Yeah. Nice. And you know, just before we wrap up our today's episode let me leave you off with one last question. Lyft has been a hot bird for innovation when it comes to data products. You have, Amundsen coming out of it, you've mentioned Flyte coming out of it. Two kind of interlink question, what would be your advice to individuals who are working in big companies like Lyft working on some of the amazing cool projects and technologies to be able to incubate or create such projects within their organization and yet being able to spin off that project away from the organization and kind of share it with the community and eventually probably build a business out of it. And B, what is it those these companies can do to be able to support that culture of innovation and kind of the amazing capabilities of those individuals to be able to contribute not just to the company, but to the rest of the world. What are your thoughts on that?
Yeah, no, great questions. I think to answer the first one, very candidly, I think focus on the business need is my advice. And I know that maybe not, again, that's not like what engineers necessarily want to hear, but I think if you build a product that solves a real need even a data product. First you have to demonstrate that it solves a real need. And I think that is oftentimes where I see things end sooner than they should is because, it gets very pie in the sky and, oh, this thing could handle everything and do everything. And so my advice is build incrementally and build to a need. Whatever that need is, right? That's the same thing for a startup, right? Build to a real need. And that is exactly why, for what we've seen Amundsen and Flyte like those are built for real needs that have existed inside Lyft. And that is why they came to fruition and they snowballed, right? And they got to a point I think the second thing, which Lyft does really well is like you gotta let it go.
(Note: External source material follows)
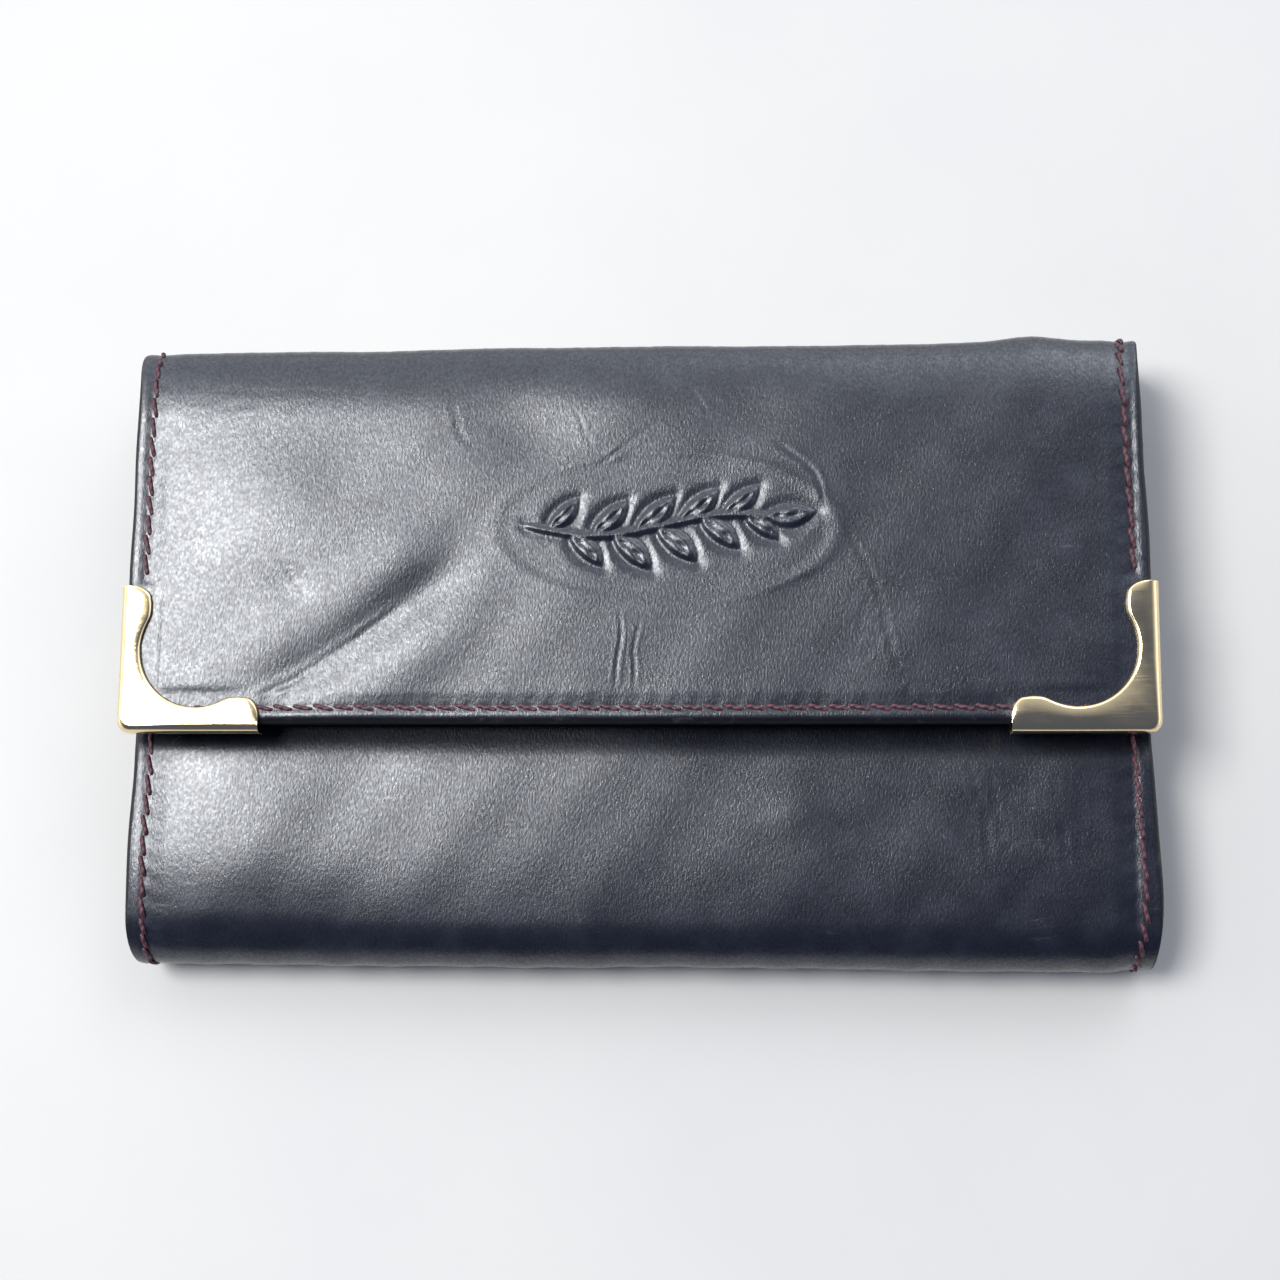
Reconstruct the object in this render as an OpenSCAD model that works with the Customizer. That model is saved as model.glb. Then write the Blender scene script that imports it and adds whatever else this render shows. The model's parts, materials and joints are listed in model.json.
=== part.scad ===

To answer your second part of the question is I think, if I could give advice to any company, I think more often than not, while we think that it may be a competitive advantage, I think and there could be some argument for that as well. More often than not, I think, letting these technologies go and flourish often becomes more beneficial back to the inside of the company as well. Because, you know what happens is, let's say you let go this 10 person team who is building this thing and you let them open-source it they're gonna go and keep building on that thing because they're super passionate about it. And then, company X or whatever that let it go is then just gonna reap those benefits. And so you become an incubator of these things and I think we see this over and over again. There might be some companies who wanna hold some of these things in, but I think oftentimes, especially in tech many of us are quite altruistic and you know, we do see this, continue to come out. Again, and again and again. Twitter was prolific with a lot of, I think they started a lot of the kind of like open source streaming world with storm, and then it snowballed from there know, so I think we see this with a lot of the tech companies. I don't think we're necessarily gonna see people holding back necessarily. But you know, you'll probably get features and components and I think that's okay.
That's a great perspective. That's a great perspective. So thank you so much for your time again, Brennon. It was such a pleasure having this conversation with you. I'm sure our listeners would love.
Appreciate it. Thank you. Thank you so much for having me.
Thank you again for your time.